* TASK GOAL
Repeat the data verbatim.

* STORED DATA
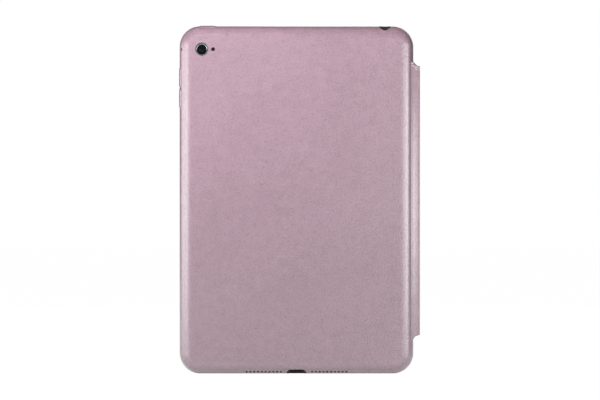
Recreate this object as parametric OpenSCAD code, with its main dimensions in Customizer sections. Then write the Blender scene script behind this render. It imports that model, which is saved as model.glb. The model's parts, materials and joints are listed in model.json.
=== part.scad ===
// Small tablet computer in a closed leather-look folio case.
// Frame: X is the width with the hinge side at +X, Y is the thickness with the case's back at -Y,
// Z is the height. The origin is the middle of the bottom of the whole object.
// "Depth" below means the distance from the case's back face towards the screen.

/* [Tablet] */
// Width of the bare tablet
tab_w = 134.8; // [130:0.1:140]
// Height of the bare tablet
tab_h = 203.2; // [198:0.1:208]
// Thickness of the bare tablet
tab_t = 6.1; // [5.9:0.1:6.5]
// Corner radius of the bare tablet
tab_r = 10; // [8.5:0.5:11]
// Rounding of the tablet's back edges
tab_edge = 4.2; // [4:0.1:4.4]
// Thickness of the front glass
glass_t = 0.8; // [0.6:0.1:0.8]
// Thickness of each battery cell
battery_t = 2.2; // [1.8:0.1:2.2]

/* [Case shell] */
// Width of the case without its spine
case_w = 140; // [139.6:0.1:142]
// Height of the case
case_h = 208; // [207.6:0.1:210]
// Corner radius of the case
case_r = 12.3; // [11.5:0.1:13]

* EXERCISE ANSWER
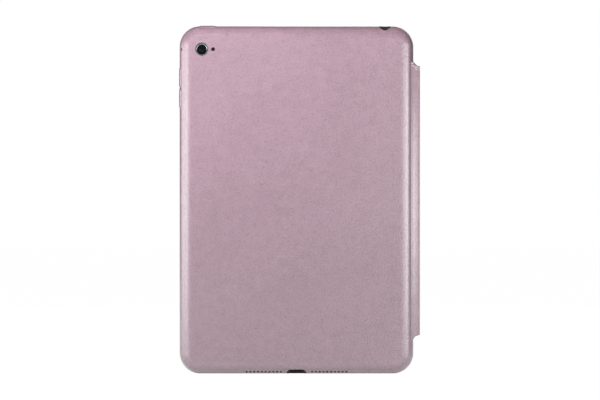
Recreate this object as parametric OpenSCAD code, with its main dimensions in Customizer sections. Then write the Blender scene script behind this render. It imports that model, which is saved as model.glb. The model's parts, materials and joints are listed in model.json.
=== part.scad ===
// Small tablet computer in a closed leather-look folio case.
// Frame: X is the width with the hinge side at +X, Y is the thickness with the case's back at -Y,
// Z is the height. The origin is the middle of the bottom of the whole object.
// "Depth" below means the distance from the case's back face towards the screen.

/* [Tablet] */
// Width of the bare tablet
tab_w = 134.8; // [130:0.1:140]
// Height of the bare tablet
tab_h = 203.2; // [198:0.1:208]
// Thickness of the bare tablet
tab_t = 6.1; // [5.9:0.1:6.5]
// Corner radius of the bare tablet
tab_r = 10; // [8.5:0.5:11]
// Rounding of the tablet's back edges
tab_edge = 4.2; // [4:0.1:4.4]
// Thickness of the front glass
glass_t = 0.8; // [0.6:0.1:0.8]
// Thickness of each battery cell
battery_t = 2.2; // [1.8:0.1:2.2]

/* [Case shell] */
// Width of the case without its spine
case_w = 140; // [139.6:0.1:142]
// Height of the case
case_h = 208; // [207.6:0.1:210]
// Corner radius of the case
case_r = 12.3; // [11.5:0.1:13]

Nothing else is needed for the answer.